また、アナリティクスソフトウェアベンダーからも、コロナ禍以降のニューノーマル時代で生き残るために新しい事業を創出しアナリティクスソフトウェアを活用するという企業の意識が強くなっているという話が聞こえてくる。
飯坂氏は「新規事業の創出やDXへの取り組みなど変革をしていくには、まず自社がどのような状況にあるのかを可視化する必要があります。その初期的な段階でのアナリティクスソフトウェアやAIプラットフォームの活用も増えています」と話す。
ツールについては「クラウド上で提供されるAIサービスにより、API連携で容易にかつ低コストでAIプラットフォームが利用できるようになりました。また学習済みのAI/MLモデルがオープンソースで入手しやすくなっていることに加えて、ノーコード・ローコードでユーザーがセルフサービスでアナリティクスソフトウェアおよびAIプラットフォームが使えるようになったことも用途の範囲拡大や利用の活性化につながっています。オートマシーンラーニングと呼ばれるように機械学習のモデルの作成は自動化および半自動化の傾向にありますが、実際の活用には一定の知識は必要です」と飯坂氏は解説する。
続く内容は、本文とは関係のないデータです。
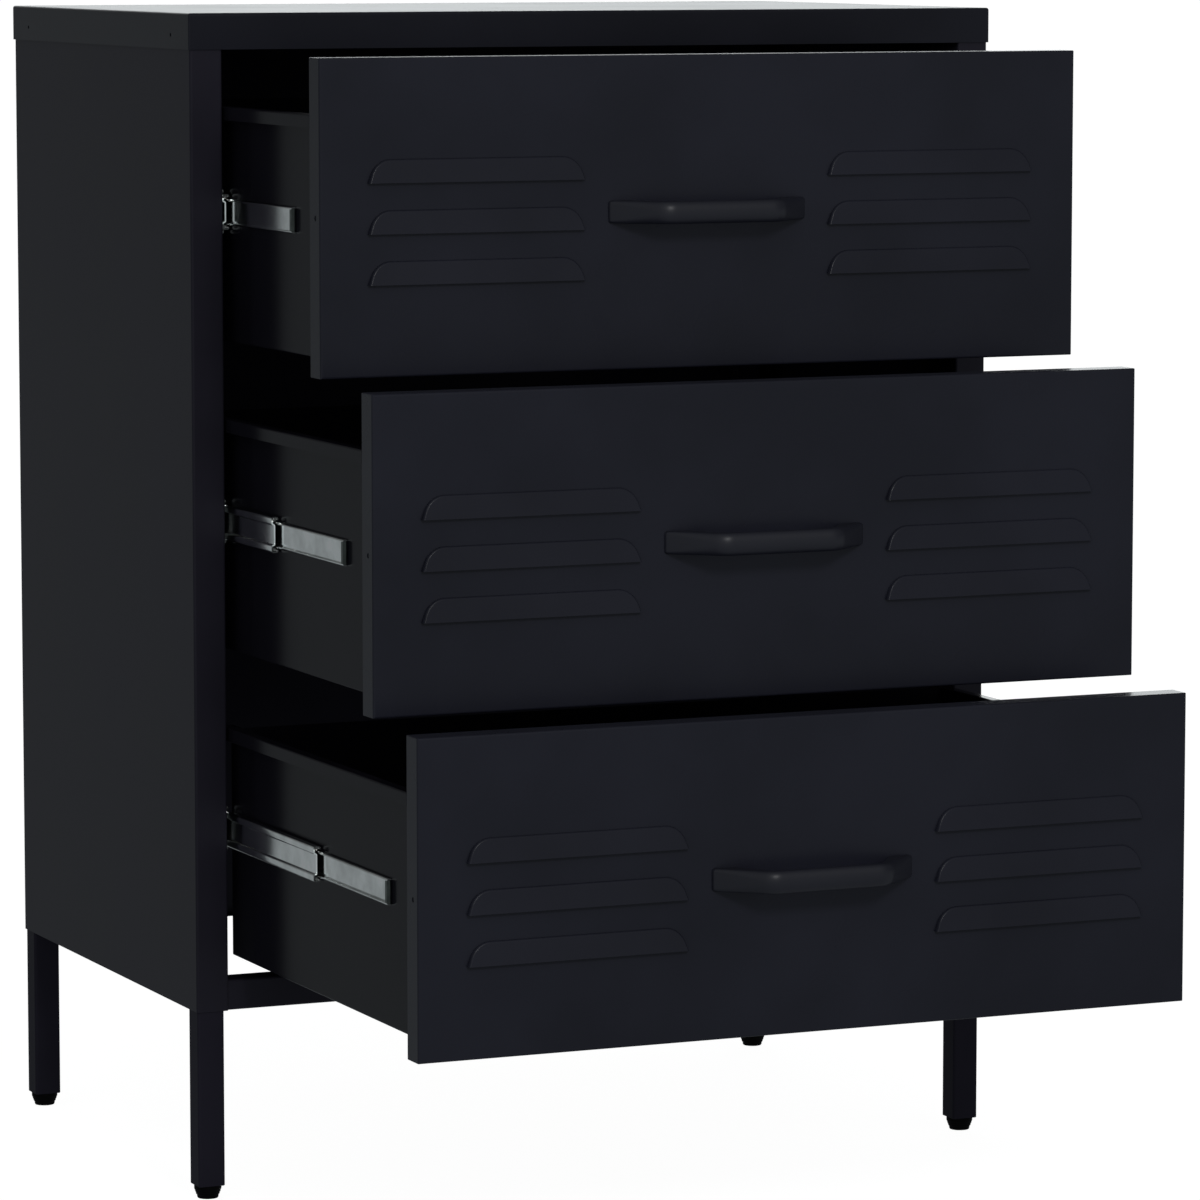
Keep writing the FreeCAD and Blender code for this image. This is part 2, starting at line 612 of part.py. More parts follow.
def slanted_plane(body, name, set_in):
    """Plane of a louvre's sloping face, or of its inside, from its upper to its lower edge."""
    plane = body.newObject("PartDesign::Plane", name)
    plane.AttachmentSupport = (origin_plane(body, "XZ_Plane"), [""])
    plane.MapMode = "FlatFace"
    slope = "atan((Sizes.louvre_mouth - Sizes.louvre_brow) / Sizes.louvre_height)"
    plane.AttachmentOffset = FreeCAD.Placement(Vector(), FreeCAD.Rotation(Vector(-1, 0, 0), 10))
    bind(plane, "AttachmentOffset.Rotation.Angle", slope)
    bind(plane, "AttachmentOffset.Base.y", "Sizes.louvre_rise")
    bind(plane, "AttachmentOffset.Base.z", f"Sizes.louvre_mouth - ({set_in}) / cos({slope})")
    return plane


def drawer_front(name):
    """Flanged front with its pressed louvres, open downwards, and its holes."""
    body = new_body(name)
    width, height, steel = size("front_width"), size("front_height"), size("front_steel")
    outline = sketch_on(body, f"{name}_outline", "XZ_Plane")
    rectangle(outline, ("Sizes.front_half", width / 2), ("0", 0),
              ("Sizes.front_width", width), ("Sizes.front_height", height))
    sheet_front = pad(body, outline, f"{name}_block", "Sizes.front_depth", True)
    round_edges(body, sheet_front, f"{name}_soft_edges", "Sizes.front_soften",
                lambda edge: edge.BoundBox.YMax < 0.01)
    hollow = sketch_on(body, f"{name}_hollow_outline", "XZ_Plane", "-Sizes.front_steel")
    rectangle(hollow, ("Sizes.front_half - Sizes.front_steel", width / 2 - steel),
              ("Sizes.front_steel", steel),
              ("Sizes.front_width - 2 * Sizes.front_steel", width - 2 * steel),
              ("Sizes.front_height - 2 * Sizes.front_steel", height - 2 * steel))
    pocket(body, hollow, f"{name}_hollow", "Sizes.front_depth")
    hood_outline = sketch_on(body, f"{name}_louvre_outline", "XZ_Plane")
    louvre_outline(hood_outline)
    outer_plane = slanted_plane(body, f"{name}_louvre_face", "0")
    inner_plane = slanted_plane(body, f"{name}_louvre_inside", "Sizes.front_steel")
    doc.recompute()
    hood = body.newObject("PartDesign::Pad", f"{name}_louvre")
    hood.Profile = hood_outline
    hood.Type = "UpToFace"
    hood.UpToFace = (outer_plane, [""])
    scoop_outline = sketch_on(body, f"{name}_scoop_outline", "XZ_Plane", "-Sizes.front_steel")
    louvre_outline(scoop_outline, "front_steel")
    doc.recompute()
    scoop = body.newObject("PartDesign::Pocket", f"{name}_scoop")
    scoop.Profile = scoop_outline
    scoop.Reversed = True
    scoop.Type = "UpToFace"
    scoop.UpToFace = (inner_plane, [""])
    doc.recompute()
    pattern = body.newObject("PartDesign::MultiTransform", f"{name}_louvres")
    column = body.newObject("PartDesign::LinearPattern", f"{name}_column")
    column.Direction = (hood_outline, ["V_Axis"])
    column.Occurrences = int(size("louvre_rows"))
    bind(column, "Length", "Sizes.louvre_pitch * (Sizes.louvre_rows - 1)")
    pair = body.newObject("PartDesign::Mirrored", f"{name}_pair")
    pair.MirrorPlane = (origin_plane(body, "YZ_Plane"), [""])
    pattern.Originals = [hood, scoop]
    pattern.Transformations = [column, pair]
    body.Tip = pattern
    doc.recompute()
    holes = sketch_on(body, f"{name}_screw_holes", "XZ_Plane")
    half_spacing = size("handle_screw_spacing") / 2
    hole = size("screw_width") + size("screw_fit")
    for sign in (-1, 1):
        circle(holes, "Sizes.screw_width + Sizes.screw_fit", hole,
               (f"{sign} * Sizes.handle_screw_spacing / 2", sign * half_spacing),
               ("Sizes.handle_rise", size("handle_rise")))
    pocket(body, holes, f"{name}_screw_bores", "Sizes.front_depth")
    flange = sketch_on(body, f"{name}_flange_holes", "YZ_Plane", "-Sizes.front_half")
    circle(flange, "Sizes.flange_hole", size("flange_hole"),
           ("Sizes.flange_hole_depth", size("flange_hole_depth")),
           ("Sizes.flange_hole_rise", size("flange_hole_rise")))
    pocket(body, flange, f"{name}_flange_bores", "Sizes.front_width", True)
    return body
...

データサイエンティストまではいかなくても、ツールを使いこなすための知識の習得は求められる。ただしツールの導入および活用のハードルはクラウド化と自動化への進化によりぐっと下がっている。エンドユーザーの活用を支援するツールを使いこなすためのリスキリングにおいても、ベンダーやSIerのビジネスチャンスになるだろう。